Amos Yang joined the San Francisco Symphony in 2007 as Assistant Principal Cello and holds the Karel & Lida Urbanek Chair. He was previously a member of the Seattle Symphony and a member of the Maia String Quartet. Born and raised in San Francisco, he was a member of the SF Symphony Youth Orchestra and San Francisco Boys Choir, and is a graduate of the Juilliard School.

Catherine Payne joined the San Francisco Symphony as piccolo player in 1996. She previously performed with the Boston Symphony as acting second flute and served as principal flute of the Pro Arte Chamber Orchestra of Boston and associate principal flute and piccolo player with the Portland Symphony. She graduated from New England Conservatory and Tufts University.

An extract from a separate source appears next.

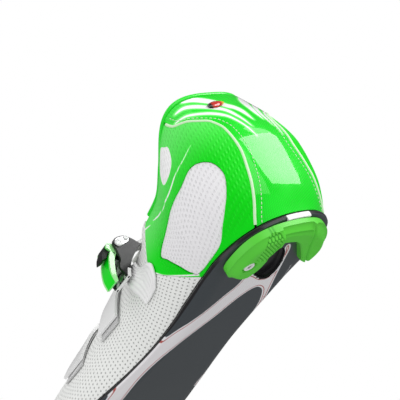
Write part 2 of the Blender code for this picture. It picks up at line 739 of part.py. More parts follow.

Yuhsin Galaxy Su joined the San Francisco Symphony as Second Clarinet at the beginning of the 2024–25 season, and is also an accomplished pianist. She completed a master’s degree at the Colburn School and studied at the Curtis Institute of Music. She made her solo clarinet debut with the SF Symphony at this year’s Lunar New Year Concert.

John Wilson is regularly engaged as a pianist with the San Francisco Symphony and serves as principal keyboard for the Marin Symphony, San Diego Symphony, and Oakland Symphony. In recent seasons he has appeared at Carnegie Hall, at the San Francisco Conservatory of Music, and on the SF Symphony’s SoundBox and Chamber Music series.

Florin Parvulescu joined the San Francisco Symphony first violins in 1998 and was previously a member of the St. Louis Symphony and Baltimore Symphony. He is a winner of the Marbury Competition at Peabody Conservatory and the Yale Gordon Concerto Competition.

Samantha Cho is a professor of piano pedagogy at the San Francisco Conservatory of Music and previously served as an associate professor of music at Cabrillo College. She has performed on the San Francisco Symphony’s Lunar New Year Concert as well as on Live from WFMT and the Dame Myra Hess Memorial Concert in Chicago.